Взлетели. Сплошная облачность высотой триста — четыреста метров. Самолет приходится вести вслепую, по приборам. Клименко не привыкать. Опытный летчик, воюет с первых дней войны. Гордеев — тоже.
— Будем надеяться, командир, что в районе Керченского полуострова погодка разгуляется.
Но этого не случилось. Дальше меж облаков лететь было нельзя: впереди горы.
— Что будем делать, Миша?
— Нужно пробиваться вверх, командир!
Моторы загудели с натугой. Стрелка высотомера отсчитывала одну сотню метров за другой. Вышли за облака. Пройдя Керченский полуостров и часть Азовского моря, стали снижаться: впереди в двух десятках километров должна находиться цель.
— С какой высоты будем бомбить? — посоветовался Клименко со штурманом.
— Держи пятьсот!
Земля здесь просматривалась хорошо. Слева тянулась железная дорога на Мелитополь. На станцию зашли с юга. Гордеев увидел товарные эшелоны, решил бомбить с ходу.
— Ложимся на боевой! [209]
Зенитного огня не было. Очевидно, появление бомбардировщика оказалось для противника неожиданностью.
— Сброс.
Тут же засверкали разрывы зенитных снарядов. Один блеснул совсем близко, машину тряхнуло. Правый мотор стал давать перебои, в кабине запахло маслом. Клименко вывел машину на основной курс — к месту выброски парашютиста. Оглянувшись назад, увидел: на станции горели вагоны...

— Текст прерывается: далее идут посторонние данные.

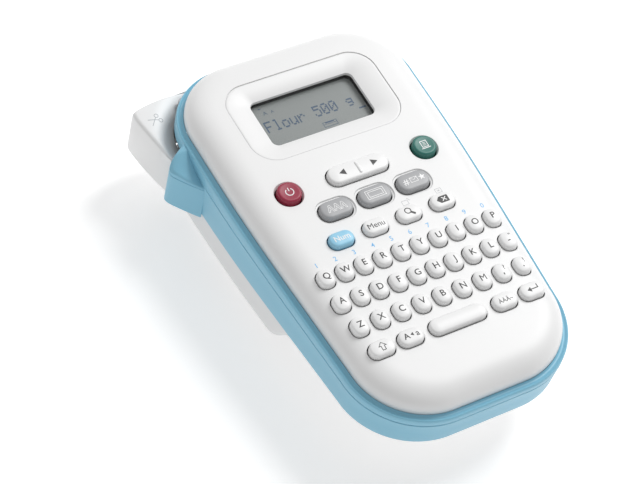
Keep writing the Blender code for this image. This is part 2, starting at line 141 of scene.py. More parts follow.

Штурман все чаще сличал свою крупномасштабную карту с местностью. Надо было обеспечить наиболее точное приземление разведчика, чтобы, не теряя времени, он вышел к условленной явке. В стороне осталось село Троицкое. Михаил подал команду стрелку-радисту Гусеву:
— Приготовить пассажира к прыжку!
— Все готово!
— Прыгать! — скомандовал штурман, спустя полминуты.
Но парашютист не выпрыгнул. Клименко и штурман подумали, что он замешкался. Еще дважды заходил на цель поврежденный самолет, но парашютист так и не покинул кабины. Наконец Гусев доложил, что у разведчика плохо с сердцем.
На последнем заходе правый мотор заклинило полностью.
На землю полетела радиограмма: «Имею неисправность, возвращаюсь!» Командир решил в темную ночь, в сложных метеорологических условиях добраться на израненной машине до своего аэродрома.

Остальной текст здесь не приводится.